During the 1960s, the AGO – then known as the Art Gallery of Toronto – held a series of cooking workshops and demonstrations, organized by a group of female volunteers known as the Women’s Committee. Famously, the Women’s Committee invited celebrated chefs, such as Dione Lucas and James Beard, to share their knowledge and training of gourmet cooking with a Canadian audience.
Conversely, the female volunteers at BCPV worked to demonstrate historic methods of cooking – ones that did not necessarily coincide with contemporary understandings of culinary expertise. In this case, knowledge was disseminated in a manner that was less formal, sometimes creating a romanticized portrait of Canadian life during the nineteenth century. However, as will be shown, this portrait also reflected 20th century understandings of gender roles and the domestic sphere at large.
Jordan: So Dominica, how did a place like BCPV come to represent a time other than the 19th century?
Dominica: Museums are a product of their time. Living history museums, such as BCPV, may represent and interpret a past time period, but their rationale and methodology is grounded in their contemporary environment and ideologies.
In 1960s Ontario, there was a push towards increased industrial and commercial capacity, which caused many women to leave the domestic sphere and enter into the professional world. The 1960s also saw somewhat of a reinforcement of gender roles, especially in suburban areas, which is reflected in some of the programming offered at Black Creek. In the 21st century, BCPV has softened these rules greatly. During my employment with BCPV, I cooked, cleaned, and spun wool as a Victorian farm wife would, but you would also find me in the tinsmith shop piercing tin squares or in the doctor’s office showcasing 19th century splints and stethoscopes. Additionally, my pixie cut at the time did not conform with the typical feminine Victorian style, so I covered it at all times with a house cap or bonnet.
Jordan: Although BCPV was certainly envisioned as an historical site, it represented an idealized construction that in many ways mirrored contemporary social values. While it was built as a reaction against rapid modernization, it also helped to strengthen existing gender roles in that it offered a space for female volunteers to teach female visitors about domestic practices. In this way, the programming at BCPV mirrored the cooking demonstrations taking place at the AGO.
Dominica: Both programs served as a means to assert gender identities through the improvement of culinary skills in different ways. The food programs at BCPV were, in the participants’ imaginations, models for imparting and reinforcing gender roles for their children. The motivation for women partaking in the culinary program at the AGO was to become better hosts as part of their duties as middle-class housewives. By offering a historical perspective, the female interpreters at BCPV were attempting to reiterate and reinforce the superiority of modern lifestyles. They, moreover, compared the laborious and time consuming mode of preheating a wood-fired brick oven to a simple push of the button on their stoves at home. I often did in my interpretation while the visitors watched me chuck yet another log into the fire and wipe the sweat off my brow. The AGO also sought to maintain this superiority but through a more direct manner by partnering up with the Consumer’s Gas Company and Canada’s Packers’ ltd.
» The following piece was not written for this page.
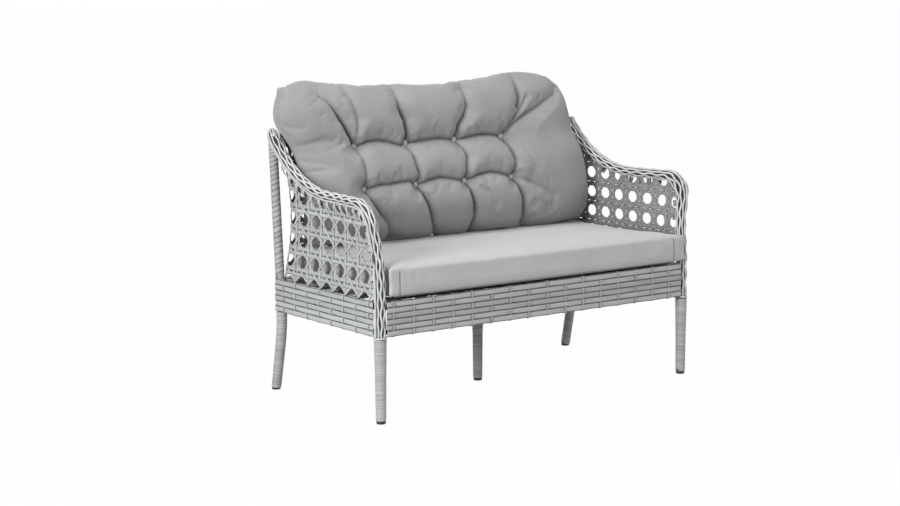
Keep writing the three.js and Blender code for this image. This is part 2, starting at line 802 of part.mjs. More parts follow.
const backX = (column) => -BACK_NET_HALF + GAP + (column * 2 * (BACK_NET_HALF - GAP)) / BACK_COLUMNS;
const backNet = caneNet({
  columns: Array.from({ length: BACK_COLUMNS + 1 }, (_, i) => i),
  topEdge: (left, right) => [[left, NET_TOP], [right, NET_TOP]],
  place: (column, z) => vec(backX(column), netY(z), z),
  width: NET_PITCH,
});
addPiece('back_net', backNet, 'cane');

// Seat deck: wide strips woven both ways with square gaps, lying on the seat rails and notched
// round the four corner posts
const DECK = { halfX: RAIL_X, front: FRONT_RAIL_Y, back: BACK_RAIL_Y, notch: 27, columns: 10, rows: 4 };
function deck() {
  const { halfX, front, back, notch, columns, rows } = DECK;
  const divide = (from, to, parts) => [
    from,
    ...Array.from({ length: parts + 1 }, (_, i) => lerp(from + notch, to - notch, i / parts)),
    to,
  ];
  const linesX = divide(-halfX, halfX, columns);
  const linesY = divide(front, back, rows);
  const sheet = flatSheet(1);
  for (let i = 0; i <= columns + 1; i++) {
    for (let j = 0; j <= rows + 1; j++) {
      const [x0, x1, y0, y1] = [linesX[i], linesX[i + 1], linesY[j], linesY[j + 1]];
      const edgeColumn = i === 0 || i === columns + 1;
      const edgeRow = j === 0 || j === rows + 1;
      if (edgeColumn && edgeRow) {
        continue;
      }
      const [mx, my, dx, dy] = [(x0 + x1) / 2, (y0 + y1) / 2, (x1 - x0) * 0.28, (y1 - y0) * 0.28];
      const gap = [[mx - dx, my - dy], [mx + dx, my - dy], [mx + dx, my + dy], [mx - dx, my + dy]];
      const outline = [[x0, y0], [x1, y0], [x1, y1], [x0, y1]];
      sheet.fill(outline, edgeColumn || edgeRow ? [] : [gap]);
    }
  }
  const middle = DECK_BOTTOM + DECK_THICK / 2;
  return thicken(sheet, (x, y) => vec(x, y, middle), DECK_THICK);
}
addPiece('seat_deck', deck(), 'cane');

// Points from one to another in equal parts, without the last.
function divided([x0, y0], [x1, y1], parts) {
  return Array.from({ length: parts }, (_, i) => [lerp(x0, x1, i / parts), lerp(y0, y1, i / parts)]);
}

// A quarter turn about a centre in equal parts, with both ends.
function quarter([x, y], radius, start, parts) {
  return Array.from({ length: parts + 1 }, (_, i) => {
    const angle = start + (PI / 2) * (i / parts);
    return [x + radius * cos(angle), y + radius * sin(angle)];
  });
}

// Seat cushion: boxed foam that fits between the arms, with a low crown, a soft underside and
// round back corners. Its front corners spread past the front posts.
const EAR = { reach: 18, fade: 30, round: 8, neck: -328, depth: 12, slope: 3 };
const SEAT_BACK_ROUND = 46;
function seatOutline(inset) {
  const side = SEAT.halfX - inset;
  const tip = side + EAR.reach * max(0, 1 - inset / EAR.fade);
  const nose = SEAT.front + inset;
  const neck = max(EAR.neck, nose + EAR.depth);
  const tail = SEAT.back - inset;
  const round = max(SEAT_BACK_ROUND - inset, 4);
  const right = [
    ...divided([0, nose], [tip - EAR.round, nose], 3),
    ...quarter([tip - EAR.round, nose + EAR.round], EAR.round, -PI / 2, 2),
    [tip, neck - EAR.slope],
    ...divided([side, neck], [side, tail - round], 4),
    ...quarter([side - round, tail - round], round, 0, 4),
    ...divided([side - round, tail], [0, tail], 3).slice(1),
    [0, tail],
  ];
  const left = right.slice(1, -1).map(([x, y]) => [-x, y]).reverse();
  return [...right, ...left];
}

// Inset and height of the seat cushion's outline, from the underside over the boxing to the top
const { thick, crown } = SEAT;
const SEAT_LEVELS = [
  [60, 0], [16, 3], [5, 7.5], [0, 16], [2.5, 45], [0, thick - 12], [2, thick - 4], [8, thick],
  [60, thick + crown * 0.55], [140, thick + crown * 0.9], [240, thick + crown],
];
addPiece('seat_cushion', loft(SEAT_LEVELS.map(([inset, height]) => {
  return seatOutline(inset).map(([x, y]) => vec(x, y, SEAT.bottom + height));
})), 'cushion');

// Back cushion: a leaning pillow, thicker at the bottom, with two rows of four buttons pulled in.
// Its front and rear are curves through points (z, y).
const SECTION = {
  front: [
    [467, 178], [505, 120], [560, 86], [650, 92], [720, 112], [785, 150], [860, 162], [930, 188],
    [986, 258],
  ],
  rear: [
    [467, 205], [505, 244], [560, 249], [650, 253], [720, 259], [785, 270], [860, 290],
    [930, 302], [986, 274],
  ],
};
const BUTTON_ROWS = [785, 652];
const BUTTON_X = [-367, -165, 33, 228];
const TUFT = { depth: 44, spread: 62, foldWidth: 24, foldShare: 0.45, foldEnd: 400, foldFade: 30 };
const REAR_TUFT = 16;

function sectionAt(list, z) {
  const k = max(0, list.findIndex(([height]) => height >= z) - 1);
  const pick = (i) => list[min(max(i, 0), list.length - 1)];
  const [a, b, c, d] = [pick(k - 1), pick(k), pick(k + 1), pick(k + 2)];
  const t = (z - b[0]) / (c[0] - b[0]);
  const slopeIn = ((c[1] - a[1]) / (c[0] - a[0])) * (c[0] - b[0]);
  const slopeOut = ((d[1] - b[1]) / (d[0] - b[0])) * (c[0] - b[0]);
  const ease = t * t * (3 - 2 * t);
  const bendIn = t * (1 - t) * (1 - t);
  const bendOut = t * t * (1 - t);
  return lerp(b[1], c[1], ease) + slopeIn * bendIn - slopeOut * bendOut;
}

function tuftPull(x, z, depth) {
  const middle = (BUTTON_X[0] + BUTTON_X[3]) / 2;
  const reach = 1 / (1 + exp((abs(x - middle) - TUFT.foldEnd) / TUFT.foldFade));
  let pull = 0;
  for (const row of BUTTON_ROWS) {
    for (const button of BUTTON_X) {
      pull = max(pull, depth * exp(-((x - button) ** 2 + (z - row) ** 2) / TUFT.spread ** 2));
    }
    const fold = exp(-(((z - row) / TUFT.foldWidth) ** 2));
    pull = max(pull, depth * TUFT.foldShare * reach * fold);
  }
  return pull;
}

// How far a corner is drawn in along the width and in height
const CORNERS = {
  bottom: { tuck: 0.03, drop: 0.04 },
  topLeft: { tuck: 0.02, drop: 0.02 },
  topRight: { tuck: 0.07, drop: 0.12 },
};

// Across (-1 to 1) and height (0 to 1) on the cushion to a point of its front or rear. Above the
// arms the cushion widens, and most to the left.
function pillowPoint(across, up, face) {
  const z0 = lerp(BACK.bottom, BACK.top, up);
  const widen = THREE.MathUtils.smoothstep(z0, 790, 880);
  const half = lerp(BACK.lowHalf, BACK.topHalf, widen);
  const shift = lerp(BACK.lowShift, BACK.topShift, widen);
  const both = (abs(across) * abs(2 * up - 1)) ** 5;
  const top = across < 0 ? CORNERS.topLeft : CORNERS.topRight;
  const { tuck, drop } = up > 0.5 ? top : CORNERS.bottom;
  const x = shift + across * half * (1 - tuck * both);
  const z = lerp(z0, (BACK.bottom + BACK.top) / 2, drop * both);
  const seam = (sectionAt(SECTION.front, z0) + sectionAt(SECTION.rear, z0)) / 2;
  const surface = sectionAt(SECTION[face], z0);
  const plump = sqrt(1 - abs(across) ** 7) * (up > 0 && up < 1 ? 1 : 0.55);
  const pull = face === 'front' ? tuftPull(x, z, TUFT.depth) : -tuftPull(x, z, REAR_TUFT);
  return vec(x, seam + (surface + pull - seam) * plump, z);
}

// The ends are closed by rungs between the front and the rear points of the same height.
function ladder(count) {
  const rungs = [];
  for (let i = 0; i < count / 2 - 1; i++) {
    const [a, b, c, d] = [i, i + 1, count - 2 - i, count - 1 - i];
    rungs.push([a, b, c], [a, c, d]);
  }
  return rungs;
}

// Rings stand on the lines of the buttons, half way between them and closer at the ends.
const buttonAcross = (x) => (x - BACK.lowShift) / BACK.lowHalf;
const RINGS_LEFT = [-0.985, -0.94, -0.87, -0.78];
const RINGS_RIGHT = [0.56, 0.68, 0.8, 0.88, 0.945, 0.985];
const RING_HEIGHTS = [467, 482, 512, 560, 606, 652, 700, 742, 785, 832, 880, 932, 972, 986];
function backCushion() {
  const lines = BUTTON_X.map(buttonAcross);
  const between = lines.slice(1).map((line, i) => (line + lines[i]) / 2);
  const middle = [...lines, ...between].sort((a, b) => a - b);
  const acrossAt = [...RINGS_LEFT, ...middle, ...RINGS_RIGHT];
  const upAt = RING_HEIGHTS.map((z) => (z - BACK.bottom) / (BACK.top - BACK.bottom));
  const rings = acrossAt.map((across) => [
    ...upAt.map((up) => pillowPoint(across, up, 'front')),
    ...[...upAt].reverse().map((up) => pillowPoint(across, up, 'rear')),
  ]);
  return loft(rings, ladder(rings[0].length));
}

// A covered button: depth behind its rim and share of its radius, from the back to the dome.
const BUTTON_SHANK = 4;
const BUTTON_PROFILE = [[BUTTON_SHANK, 0.8], [1, 1], [-3.5, 0.6]];
const BUTTON_SIDES = 8;
function button(x, y, z, facing) {
  return loft(BUTTON_PROFILE.map(([depth, share]) => {
    return Array.from({ length: BUTTON_SIDES }, (_, i) => {
      const angle = (2 * PI * (i + 0.5)) / BUTTON_SIDES;
      const radius = BUTTON_R * share;
      return vec(x + radius * cos(angle), y + facing * depth, z + radius * sin(angle));
    });
  }));
}

// Each button is sunk a little in a pocket of the cushion.
const SUNK = 2;
const POCKET_LENGTH = 40;
const buttonSeats = [];
for (const [rowNumber, z] of BUTTON_ROWS.entries()) {
  for (const [place, x] of BUTTON_X.entries()) {
    const up = (z - BACK.bottom) / (BACK.top - BACK.bottom);
    for (const [face, facing] of [['front', 1], ['rear', -1]]) {
      const y = pillowPoint(buttonAcross(x), up, face).y - facing * SUNK;
      buttonSeats.push({ name: `button_${face}_${rowNumber + 1}_${place + 1}`, x, y, z, facing });
    }
  }
}
const pockets = buttonSeats.map(({ x, y, z, facing }) => bar(
  vec(x, y + facing * (BUTTON_SHANK + GAP), z),
  vec(x, y - facing * POCKET_LENGTH, z),
  BUTTON_R + 1,
  BUTTON_SIDES,
));
addPiece('back_cushion', cut(backCushion(), pockets), 'cushion');
for (const { name, x, y, z, facing } of buttonSeats) {
  addPiece(name, button(x, y, z, facing), 'cushion');
}

// The origin is on the floor, in the middle of the sofa's own box.
const box = new THREE.Box3().setFromObject(group);
group.position.y = -(box.min.y + box.max.y) / 2;

export default group;
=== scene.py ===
import math

import bpy
import numpy as np
from mathutils import Matrix, Vector


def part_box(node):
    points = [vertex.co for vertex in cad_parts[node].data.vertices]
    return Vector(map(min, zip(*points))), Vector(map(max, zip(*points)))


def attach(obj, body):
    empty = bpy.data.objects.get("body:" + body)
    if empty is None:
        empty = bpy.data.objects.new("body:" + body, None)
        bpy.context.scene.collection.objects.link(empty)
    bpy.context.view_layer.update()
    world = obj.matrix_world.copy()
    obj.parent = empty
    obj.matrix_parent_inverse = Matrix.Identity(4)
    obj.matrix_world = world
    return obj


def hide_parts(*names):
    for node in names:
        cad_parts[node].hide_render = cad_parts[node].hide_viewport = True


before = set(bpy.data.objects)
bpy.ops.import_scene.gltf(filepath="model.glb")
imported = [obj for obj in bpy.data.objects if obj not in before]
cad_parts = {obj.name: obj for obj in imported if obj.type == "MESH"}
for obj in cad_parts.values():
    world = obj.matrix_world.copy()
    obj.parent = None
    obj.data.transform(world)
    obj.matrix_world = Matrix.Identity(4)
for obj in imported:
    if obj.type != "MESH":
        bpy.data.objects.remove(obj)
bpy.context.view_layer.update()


# ---- Frame tubes ----
# Aluminium tube, 25 mm for the hoops, posts and top rail and thinner for the seat and apron
# rails, welded where one is coped to the next and powder coated. Its dark grey is painted
# shade, standing for the deep shadow in the gaps of the weave that covers it.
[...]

Both the AGO and BCPV were maintaining the division of domestic labour, and offering female participants the opportunity to improve their own lives through the use of more efficient technologies, both in regard to the packaging and the preparation of food items. In order to understand the role of women in the 1960s, it is crucial to remember that agency does not simply come from rebellious or transgressive behaviour, rather these women were exercising agency by choosing to actively participate in the improvement of their own lives. Saba Mahmood, in her discussion on the Egyptian Islamic Revival, terms this understanding as “docile agency.”
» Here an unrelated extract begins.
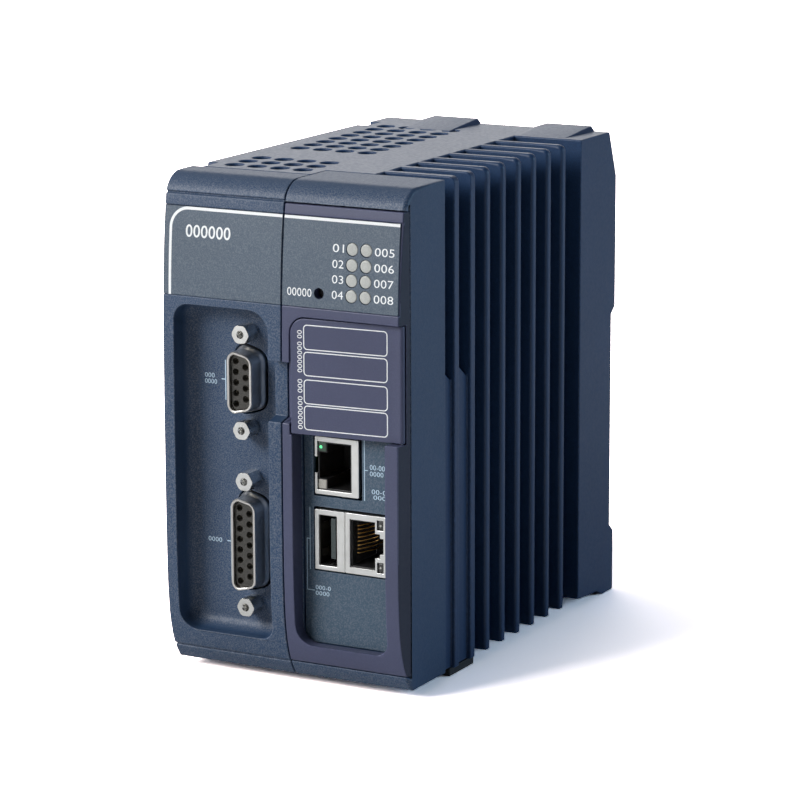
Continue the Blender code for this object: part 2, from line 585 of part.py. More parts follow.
def boards():
    green = (0.02, 0.12, 0.05)
    serial = solid("serial_board", finish("serial_board", green, 0.5), lambda bm: add_box(
        bm, *SERIAL_BOARD_X, 11.0, 108.0, 7.0, 119.0))
    cpu = solid("cpu_board", finish("cpu_board", green, 0.5), lambda bm: add_box(
        bm, *CPU_BOARD_X, 8.0, 108.0, 8.0, 119.0))

    def holes(bm):
        for y, z in STACK_YZ:
            add_rod(bm, y, z, 1.6, "x", 29, 42, 8)
    cut(serial, holes)
    cut(cpu, holes)
    solid("processor", finish("processor", (0.05, 0.05, 0.055), 0.4), lambda bm: add_box(
        bm, 40.5, 42.6, 52, 80, 70, 98))
    solid("thermal_pad", finish("thermal_pad", (0.35, 0.45, 0.55), 0.8), lambda bm: add_box(
        bm, 42.9, 46.0, 54, 78, 72, 96))
    for y, z in STACK_YZ:
        place = ("front" if y < 50 else "rear") + ("_lower" if z < 50 else "_upper")
        steel = (0.62, 0.62, 0.64)
        screw = solid("cover_screw_" + place, finish("cover_screw", steel, 0.3, 1.0),
                      lambda bm, y=y, z=z: add_rod(bm, y, z, 2.7, "x", 0.1, 0.6, 12))
        join(screw, lambda bm, y=y, z=z: add_rod(bm, y, z, 1.2, "x", 0.4, 8.0, 8))
        pillar = solid("pillar_" + place, finish("pillar", (0.65, 0.50, 0.25), 0.35, 1.0),
                       lambda bm, y=y, z=z: add_rod(bm, y, z, 2.8, "x", 2.2, 29.7, 6))
        cut(pillar, lambda bm, y=y, z=z: add_rod(bm, y, z, 1.55, "x", 1, 10, 8))
        solid("spacer_" + place, finish("spacer", (0.65, 0.50, 0.25), 0.35, 1.0),
              lambda bm, y=y, z=z: add_rod(bm, y, z, 2.8, "x", 31.9, 38.3, 6))


def main():
    for obj in list(bpy.data.objects):
        bpy.data.objects.remove(obj, do_unlink=True)
    left_bezel()
    right_bezel()
    labels()
    port_frame()
    port_panel()
    address_door()
    finned_housing()
    side_cover()
    rear_cover()
    release_lever()
    battery_drawer()
    backup_socket()
    serial_socket("9")
    serial_socket("15")
    upper_jack()
    lower_jack()
    front_controls()
    boards()


main()
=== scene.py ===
"""Looks of a double-width rack controller module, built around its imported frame.

Sizes are in millimetres in the module's own measure: x from its left side, y from
the most proud point of the front towards the rear, and z from the underside of the
housing. at() turns them into metres in the frame.
"""
import math

import bmesh
import bpy
from bpy.props import FloatProperty, FloatVectorProperty, IntProperty, PointerProperty
from mathutils import Matrix, Vector


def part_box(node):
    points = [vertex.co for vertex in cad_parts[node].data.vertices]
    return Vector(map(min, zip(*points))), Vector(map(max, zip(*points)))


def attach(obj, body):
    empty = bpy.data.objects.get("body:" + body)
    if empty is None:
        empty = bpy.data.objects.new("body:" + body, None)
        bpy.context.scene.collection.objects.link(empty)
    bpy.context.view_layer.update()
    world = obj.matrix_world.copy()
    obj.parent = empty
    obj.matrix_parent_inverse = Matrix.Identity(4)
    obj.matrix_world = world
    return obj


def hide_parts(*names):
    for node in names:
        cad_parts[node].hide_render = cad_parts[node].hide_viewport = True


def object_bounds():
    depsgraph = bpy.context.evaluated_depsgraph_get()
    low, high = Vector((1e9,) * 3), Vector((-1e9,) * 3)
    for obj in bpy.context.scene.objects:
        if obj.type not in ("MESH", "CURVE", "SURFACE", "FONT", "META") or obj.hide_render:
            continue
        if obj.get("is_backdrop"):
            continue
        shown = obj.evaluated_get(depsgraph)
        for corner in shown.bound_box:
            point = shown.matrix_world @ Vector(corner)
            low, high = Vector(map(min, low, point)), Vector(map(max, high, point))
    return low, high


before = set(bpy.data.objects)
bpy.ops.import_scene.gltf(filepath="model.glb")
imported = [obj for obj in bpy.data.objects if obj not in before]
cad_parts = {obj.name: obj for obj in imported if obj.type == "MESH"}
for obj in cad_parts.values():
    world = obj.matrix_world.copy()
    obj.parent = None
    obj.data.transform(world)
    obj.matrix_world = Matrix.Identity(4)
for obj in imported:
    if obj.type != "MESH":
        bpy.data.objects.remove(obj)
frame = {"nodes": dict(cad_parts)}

bl_info = {
    "name": "Rack Controller Module",
    "version": (1, 0, 0),
    "blender": (4, 5, 0),
    "location": "3D View > Sidebar > Controller",
    "description": "Builds the pieces and finishes of a rack controller module",
    "category": "Object",
}

MM = 0.001
BEZEL_LOW, BEZEL_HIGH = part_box("left_bezel")
HOUSING_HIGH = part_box("finned_housing")[1]
LEFT = BEZEL_LOW.x
FRONT = BEZEL_LOW.y
UNDER = BEZEL_LOW.z

WIDTH = (HOUSING_HIGH.x - LEFT) / MM
HEIGHT = (BEZEL_HIGH.z - UNDER) / MM
DEPTH = (HOUSING_HIGH.y - FRONT) / MM
SEAM = 35.0
LEFT_REAR = (BEZEL_HIGH.y - FRONT) / MM
RIGHT_REAR = (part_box("right_bezel")[1].y - FRONT) / MM
GAP = 0.15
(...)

Jordan: Still, it does seem that the AGO offered a less restrictive environment. The women who observed and participated in these cooking demonstrations were not as bound to the past as the female volunteers at BCPV. Rather than reframing the past through an understanding of the present, the AGO’s Women’s Committee worked to create new possibilities, which included modern techniques and ingredients. In addition, the gourmet cooking programs organized by the Women’s Committee were meant to elevate quotidian practices, often understood as mundane, into the realm of the miraculous.
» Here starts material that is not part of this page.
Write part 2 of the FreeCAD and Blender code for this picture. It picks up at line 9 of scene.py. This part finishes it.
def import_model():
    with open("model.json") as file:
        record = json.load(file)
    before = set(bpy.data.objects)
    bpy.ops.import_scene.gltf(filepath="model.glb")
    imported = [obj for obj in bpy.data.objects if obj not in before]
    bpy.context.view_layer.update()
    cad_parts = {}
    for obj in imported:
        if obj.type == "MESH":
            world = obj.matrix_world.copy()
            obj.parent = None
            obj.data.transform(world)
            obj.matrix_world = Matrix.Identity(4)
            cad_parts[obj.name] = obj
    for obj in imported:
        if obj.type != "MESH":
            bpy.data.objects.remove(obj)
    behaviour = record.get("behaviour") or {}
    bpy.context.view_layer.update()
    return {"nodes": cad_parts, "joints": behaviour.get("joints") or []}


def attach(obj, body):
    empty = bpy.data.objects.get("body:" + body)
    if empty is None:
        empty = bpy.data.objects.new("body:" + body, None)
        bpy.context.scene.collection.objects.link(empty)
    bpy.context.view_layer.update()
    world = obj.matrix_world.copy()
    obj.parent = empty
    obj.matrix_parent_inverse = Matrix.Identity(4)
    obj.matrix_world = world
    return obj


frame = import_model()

Surprisingly, the AGO has not taken advantage of the 21st century obsession with all things food, which is reflected today in an almost total lack of food programming. BCPV, on the other hand, still offers butter churning workshops as part of school tours, and still keeps living animals on the farm. When I visited BCPV in 2018, I was quite surprised that these traditions had been maintained so carefully.
Posing Sheep at Black Creek Pioneer Village (Photograph Courtesy of Dominica Tang) |
While the programming offered at Black Creek Pioneer Village in the 1960’s was perhaps more traditional, it has nevertheless been sustained well into the 21st century. Although the workshops and demonstrations organized by the Women’s Committee were perhaps more innovative, they eventually died out either from increasing food costs or decreasing interest; we cannot be sure. In any case, it is quite evident that both of these institutions helped to cement and subvert power structures and gender roles at a time when the general social landscape was undergoing a drastic transformation.